→ **Work to be completed**: Reproduce only the lines of the material below that start at the line containing "obj.matrix_world = world" and stop at the line containing "obj.matrix_world = Matrix.Identity(4)". Keep both end lines.

(begin)

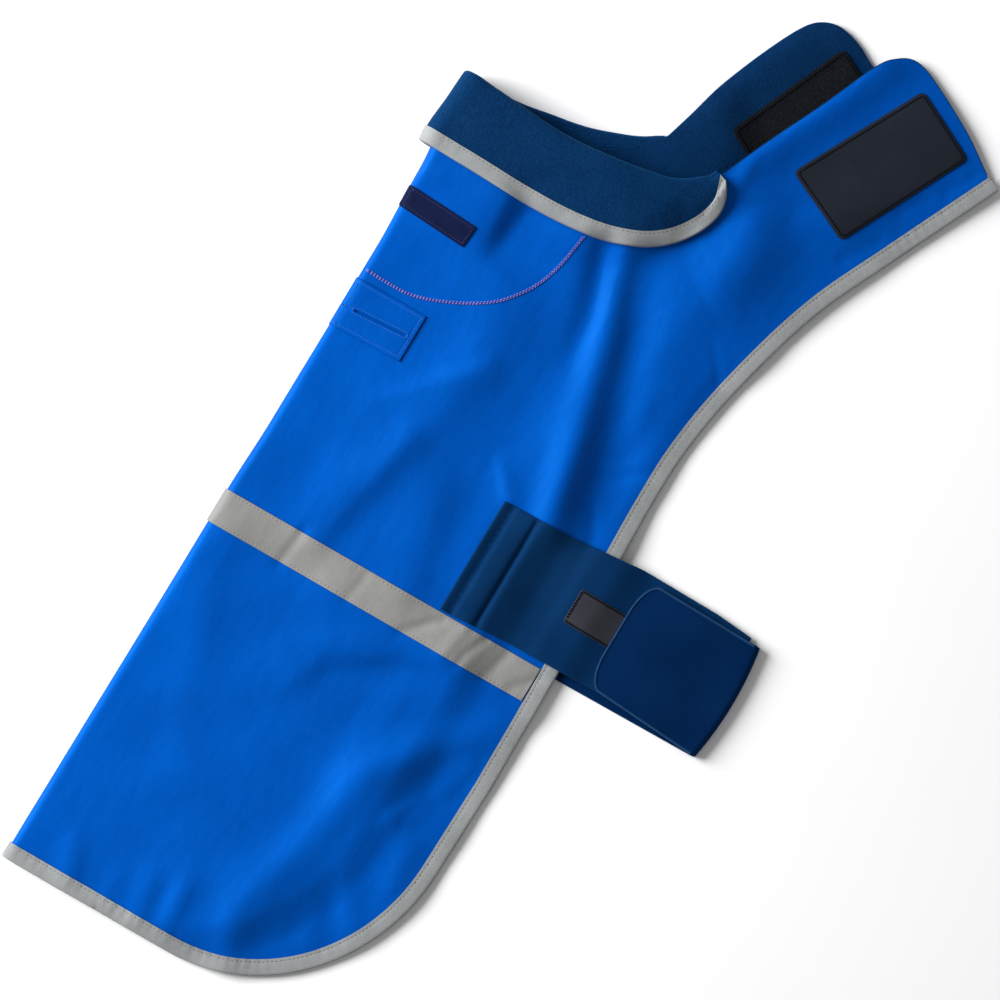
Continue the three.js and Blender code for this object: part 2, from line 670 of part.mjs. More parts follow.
// The collar stands up from the neck seam, rolls over and lies back on the outside of the coat
const sectionPath = (row, side, roll, flare) => {
  const seam = [side * row.seamU, row.seamV];
  const rolled = [side * row.rollU, row.rollV];
  const edge = [side * row.edgeU, row.edgeV];
  const stand = Math.hypot(rolled[0] - seam[0], rolled[1] - seam[1]);
  const fall = Math.hypot(edge[0] - rolled[0], edge[1] - rolled[1]);
  const radius = Math.min(roll, COLLAR / 2 + stand * 0.12);
  const out = [(rolled[0] - seam[0]) / stand, (rolled[1] - seam[1]) / stand];
  const back = [(edge[0] - rolled[0]) / fall, (edge[1] - rolled[1]) / fall];
  const turned = radius + COLLAR / 2;
  const centre = [rolled[0] - out[0] * turned, rolled[1] - out[1] * turned];
  const rest = FALL_CLEAR + TRIM + GAP + COLLAR / 2;
  const path = [];
  const start = SEAM / (stand - turned);
  for (const t of [start, (start + 1) / 2]) {
    path.push({ at: [0, 1].map((k) => lerp(seam[k], centre[k], t)), h: -COLLAR / 2, tilt: -Math.PI / 2 });
  }
  for (const turn of [-90, -45, 0, 45, 90]) {
    const angle = (turn * Math.PI) / 180;
    path.push({
      at: [0, 1].map((k) => centre[k] + out[k] * radius * Math.cos(angle)),
      h: -COLLAR / 2 + radius + radius * Math.sin(angle),
      tilt: angle,
      out,
    });
  }
  const top = -COLLAR / 2 + 2 * radius;
  const bound = fall - row.bound;
  for (const t of [0.3, 0.6, 1]) {
    const reach = lerp(turned, bound, t);
    const h = lerp(top, rest, rampUp(t, 0, 0.9)) + flare * t;
    path.push({ at: [0, 1].map((k) => rolled[k] + back[k] * reach), h, tilt: Math.PI / 2 });
  }
  const last = fall - TRIM - GAP;
  path.push({ at: [0, 1].map((k) => rolled[k] + back[k] * last), h: rest + flare, tilt: Math.PI / 2 });
  return { path };
};

const faceAt = (point, offset) => {
  const sideways = point.out ? offset * Math.cos(point.tilt) : 0;
  const [a, v] = point.at.map((value, k) => value + (point.out ? point.out[k] * sideways : 0));
  return coat.place(a, v, point.h + offset * Math.sin(point.tilt));
};

const foldSections = foldColumns.map((a) => {
  const near = (a + FOLD_RADIUS) / (2 * FOLD_RADIUS);
  const turn = (a / FOLD_RADIUS) * (Math.PI / 2);
  const row = { seamU: a, rollU: a, edgeU: a, bound: BINDING - 0.2, ...COLLAR_FOLD };
  return sectionPath(row, 1, lerp(ROLL_FAR, ROLL_NEAR, near), COLLAR_FOLD.flare * Math.cos(turn));
});
const collarSections = [
  ...[...COLLAR_FAR].reverse().map((row) => sectionPath(row, -1, ROLL_FAR, 0)),
  ...foldSections,
  ...COLLAR_NEAR.map((row) => sectionPath(row, 1, ROLL_NEAR, 0)),
];

const collarGeometry = () => ribbon(collarSections.map(({ path }) => ({
  outer: path.map((point) => faceAt(point, COLLAR / 2)),
  inner: path.map((point) => faceAt(point, -COLLAR / 2)),
})));

// Its binding is made from the collar's own last two points, moved out
const collarBindingGeometry = () => ribbon(collarSections.map(({ path }) => {
  const [start, end] = path.slice(-2).map((point) => {
    const face = (offset) => new THREE.Vector3(...faceAt(point, offset));
    const [high, low] = [face(COLLAR / 2), face(-COLLAR / 2)];
    return { high, low, out: high.clone().sub(low).normalize() };
  });
  const onward = (face) => end[face].clone().sub(start[face]).normalize();
  const leaf = (wrap, gap) => [
    start.high.clone().addScaledVector(onward("high"), GAP).addScaledVector(start.out, gap),
    end.high.clone().addScaledVector(onward("high"), wrap).addScaledVector(end.out, gap),
    end.low.clone().addScaledVector(onward("low"), wrap).addScaledVector(end.out, -gap),
    start.low.clone().addScaledVector(onward("low"), GAP).addScaledVector(start.out, -gap),
  ].map((point) => point.toArray());
  return { outer: leaf(GAP + TRIM, GAP + TRIM), inner: leaf(GAP, GAP) };
}), true);

// The near strap lies on the shell, steps over the binding and comes down on the far strap
const nearStrapPlace = (a, v, h) => {
  const [u, , z] = coatPlace(a, v, 0);
  const step = rampUp(a, STRAP_OVER_BINDING.from, STRAP_OVER_BINDING.to);
  const onShell = z + STRAP_CLEAR + (TRIM + BINDING_GAP) * step;
  const landed = rampUp(a, STRAP_LANDING.from, STRAP_LANDING.to);
  return [u, v, lerp(onShell, STRAP_LANDING.height, landed) + h];
};
const nearStrapColumns = [
  ...coatColumns.filter((a) => a > 140 && a < 271),
  276, 281, 286, 300, 325, 350, 372,
];
const nearStrap = new Sheet(nearStrapColumns, coatRows, nearStrapPlace);

// The far strap is drawn flat: s runs along it from its sewn end, round the bend to its tip
const bendLength = Math.PI * TOP_LEAF.bendRadius;
const bendStart = FAR_STRAP.bend - FAR_STRAP.start;
const bendEnd = bendStart + bendLength;
const strapLength = bendEnd + FAR_STRAP.bend - FAR_STRAP.end;
const farStrapPlace = (s, v, h) => {
  const bulge = FAR_STRAP.bulge * (1 - ((v - FAR_STRAP.middle) / FAR_STRAP.half) ** 2);
  const middle = STRAP / 2;
  const shift = bulge * rampUp(s, bendStart - FAR_STRAP.bulgeReach, bendStart)
    * rampDown(s, bendEnd, bendEnd + FAR_STRAP.bulgeReach);
  if (s <= bendStart) return [FAR_STRAP.start + s + shift, v, middle - h];
  if (s < bendEnd) {
    const turn = (s - bendStart) / TOP_LEAF.bendRadius;
    const radius = TOP_LEAF.bendRadius + h;
    return [
      FAR_STRAP.bend + shift + radius * Math.sin(turn),
      v,
      middle + TOP_LEAF.bendRadius - radius * Math.cos(turn),
    ];
  }
  const u = FAR_STRAP.bend - (s - bendEnd) + shift;
  const atBend = middle + 2 * TOP_LEAF.bendRadius;
  const puffed = clamp((u - TOP_LEAF_PUFF.from) / TOP_LEAF_PUFF.length, 0, 1);
  const puff = TOP_LEAF_PUFF.height * Math.sin(Math.PI * puffed) ** 2;
  const rise = (TOP_LEAF.patchClear - TOP_LEAF.low) * rampDown(u, TOP_LEAF.patchEnd, TOP_LEAF.flat);
  const bent = rampUp(u, TOP_LEAF.toBend, FAR_STRAP.bend);
  const top = lerp(TOP_LEAF.low + middle + rise + puff, atBend, bent);
  return [u, v, top + h];
};
const farStrapColumns = [
  ...evenly(-FAR_STRAP.edge, bendStart, 14),
  ...evenly(bendStart, bendEnd, 6),
  ...evenly(bendEnd, strapLength + FAR_STRAP.edge, 6),
  strapLength + FAR_STRAP.edge,
];
const farStrapRows = [...evenly(290, 410, 8), 410];
const farStrap = new Sheet(farStrapColumns, farStrapRows, farStrapPlace);

const farStrapGeometry = () => {
  const { low, high, across, along, parts } = FAR_STRAP_TIP;
  const corner = (v, from, to) => {
    const curve = new THREE.EllipseCurve(strapLength - across, v, across, along, from, to, false);
    return curve.getPoints(parts).map((p) => [p.x, p.y]);
  };
  const { start, bendStart: bendIn, bendEnd: bendOut } = FAR_STRAP_SIDES;
  const outline = [
    [0, start[0]], [bendStart, bendIn[0]], [bendEnd, bendOut[0]],
    ...corner(low + along, -Math.PI / 2, 0),
    ...corner(high - along, 0, Math.PI / 2),
    [bendEnd, bendOut[1]], [bendStart, bendIn[1]], [0, start[1]],
  ];
  return farStrap.solid([{ outline, spans: [[-STRAP / 2, STRAP / 2]] }]);
};

const strapPatchOutline = () => {
  const { low, high, from, to, round } = STRAP_PATCH;
  return rounded([[from, low], [to, low], [to, high], [from, high]], round, 1);
};

const FABRIC = { roughness: 0.85, metalness: 0 };
const COLOURS = {
  nylon: new THREE.Color(0x0b57c4),
  fleece: new THREE.Color(0x14325c),
  binding: new THREE.Color(0x8d8b88),
  tape: new THREE.Color(0x9a9894),
  closure: new THREE.Color(0x1c212c),
  label: new THREE.Color(0x161c50),
};

// Node name, colour and shape of each piece
const PIECES = [
  ["shell", COLOURS.nylon, shellGeometry],
  ["lining", COLOURS.fleece, liningGeometry],
  ["edge_binding", COLOURS.binding, bindingGeometry],
  ["reflective_tape", COLOURS.tape, tapeGeometry],
  ["collar", COLOURS.fleece, collarGeometry],
  ["collar_binding", COLOURS.binding, collarBindingGeometry],
  ["label", COLOURS.label, () => patchOn(coat, LABEL, GAP, TRIM)],
  ["leash_patch", COLOURS.nylon, leashPatchGeometry],
  ["flap_loop_patch", COLOURS.closure,
    () => patchOn(coat, rounded(LOOP_PATCH.corners, LOOP_PATCH.round), GAP, PATCH)],
  ["flap_hook_patch", COLOURS.closure,
    () => patchOn(coat, mirrored(rounded(HOOK_PATCH.corners, HOOK_PATCH.round)),
      LINING_SPAN[0] - GAP - PATCH, PATCH)],
  ["strap_near", COLOURS.fleece, () => patchOn(nearStrap, NEAR_STRAP, 0, STRAP)],
  ["strap_loop_patch", COLOURS.closure,
    () => patchOn(nearStrap, strapPatchOutline(), STRAP + GAP, TRIM)],
  ["strap_far", COLOURS.fleece, farStrapGeometry],
];

const dogCoat = new THREE.Group();
dogCoat.name = "dog_winter_coat";
for (const [name, color, shape] of PIECES) {
  const piece = new THREE.Mesh(shape(), new THREE.MeshStandardMaterial({ color, ...FABRIC }));
  piece.name = name;
  dogCoat.add(piece);
}
dogCoat.position.set(-U_MID, -V_MID, 0);

export default dogCoat;
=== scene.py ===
"""Looks of the dog winter coat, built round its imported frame.

The coat lies on its side, folded along the back. As in the part's source, the cloth is drawn
unfolded on a flat sheet, in millimetres: a is u on the near half, on top, and minus u on the far
half, v runs from the tail hem to the neck, and h is how far a face stands out from the outer face
of the shell. Each piece is cut out on that sheet with a fine grid and then placed in space.
"""
import math

import bpy
import numpy as np
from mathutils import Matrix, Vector
from mathutils.geometry import delaunay_2d_cdt


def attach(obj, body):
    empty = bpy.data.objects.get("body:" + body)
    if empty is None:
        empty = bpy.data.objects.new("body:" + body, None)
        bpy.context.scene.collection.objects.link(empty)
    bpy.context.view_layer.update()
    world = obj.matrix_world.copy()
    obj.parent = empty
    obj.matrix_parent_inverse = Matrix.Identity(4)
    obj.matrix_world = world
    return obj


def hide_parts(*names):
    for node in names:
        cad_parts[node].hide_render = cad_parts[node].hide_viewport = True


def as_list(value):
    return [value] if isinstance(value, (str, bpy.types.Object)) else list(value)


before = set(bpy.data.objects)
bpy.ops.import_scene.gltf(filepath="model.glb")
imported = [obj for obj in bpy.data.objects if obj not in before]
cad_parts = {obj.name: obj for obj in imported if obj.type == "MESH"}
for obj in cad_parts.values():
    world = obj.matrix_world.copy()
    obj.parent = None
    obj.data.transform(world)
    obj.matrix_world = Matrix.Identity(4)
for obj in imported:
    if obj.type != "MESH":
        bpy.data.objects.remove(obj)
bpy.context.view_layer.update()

MM = 0.001
SEED = 11

# Walls, gaps and sizes, as in the part's source
SHELL = 1.4
LINING = 1.6
TRIM = 1.0
PATCH = 1.2
COLLAR = 2.0
STRAP = 2.6
GAP = 0.3
BINDING = 11.7
BINDING_GAP = 0.6
RIM = 0.8
LINING_INSET = 13.8
LINING_LOW = {"v": 577, "near": 262, "far": 205}
FOLD_RADIUS = 6.0
BODY_HEIGHT = 7.0
LINED_BODY = 1.7
EDGE_HEIGHT = 3.5
LINED_EDGE = 1.2
HEM_LIFT = 1.8
TAPE_LIFT = 1.5
COLLAR_LIFT = 6.0
STRAP_LIFT = STRAP + GAP
# Where the near half comes down beyond the far half's edge, and to where it does higher up
STEP_FROM = -8
STEP_TO = 20
STEP_TO_HIGH = 48
# Between these u or v a height comes in, or goes out again
STEP_GROWS = (430, 520)
LINED_EDGE_IN = (540, 575)
LINED_BODY_IN = (540, 600)
STRAP_U_IN = (62, 106)
STRAP_IN = (256, 281)
STRAP_OUT = (398, 450)
TAPE_IN = (232, 257)
TAPE_OUT = (305, 330)
# From the far half's hem, from the folded part of its collar, from the near collar's edge and its end
HEM_OUT = (28, 56)
COLLAR_OUT = (0, 34)
COVER_IN = (-3, 8)
COVER_OUT = (186, 200)
COVERED_LEFT = 0.1
LOWEST = 2.3
SOFT_STOP = 0.25
MAP_PITCH = 2.0
MAP_LOW = (-10.0, -18.0)
MAP_HIGH = (404.0, 828.0)
CREASE_STEP = 9
CREASE_REACH = 2.6
U_MID = 185.66
V_MID = 402.76
FLOOR_CLEAR = 0.03
# From these u on, the fold's stray has died out, and the far creases are whole
STRAY_OUT = 70
FAR_CREASES_IN = 30
# A panel's mesh: finer steps across the fold, rows inside a rounded edge and how far it drops as
# shares of its rounding and its wall, and how clear of edges and lines the grid stays, in steps
FOLD_PITCH = 1.2
SHORTEST = 0.05
EDGE_ROWS = (0.3, 0.75, 1.3)
EDGE_DROP = 0.46
EDGE_CLEAR = 0.45
LINE_CLEAR = 0.35

NEAR_BELLY = [
    (356, 757), (320, 680), (292.9, 620), (275.4, 560), (264.3, 500), (262, 440), (266.5, 305), (268, 215),
]
FAR_BELLY = [
    (209, 150), (211, 225), (209.5, 305), (205.5, 420), (206, 500), (226, 590), (266, 678), (302, 758),
]
NEAR_CORNER = {"u": 130, "v": 150, "across": 136.5, "along": 148}
FAR_CORNER = {"u": 73, "v": 150, "across": 136, "along": 148}
NEAR_FLAP = [
    (346, 760.5), (320, 778), (300, 789), (283, 797.5), (270, 803), (259, 804.7), (249, 800),
    (238, 786.7), (220, 745), (200, 702), (186, 669),
]
FAR_FLAP = [
    (270, 772), (236, 786), (220, 794), (203, 798), (190, 794.5), (180, 784), (166.7, 757), (153, 722),
    (145, 692), (139, 671),
]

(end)

→ **Result**:
    obj.matrix_world = world
    return obj


def hide_parts(*names):
    for node in names:
        cad_parts[node].hide_render = cad_parts[node].hide_viewport = True


def as_list(value):
    return [value] if isinstance(value, (str, bpy.types.Object)) else list(value)


before = set(bpy.data.objects)
bpy.ops.import_scene.gltf(filepath="model.glb")
imported = [obj for obj in bpy.data.objects if obj not in before]
cad_parts = {obj.name: obj for obj in imported if obj.type == "MESH"}
for obj in cad_parts.values():
    world = obj.matrix_world.copy()
    obj.parent = None
    obj.data.transform(world)
    obj.matrix_world = Matrix.Identity(4)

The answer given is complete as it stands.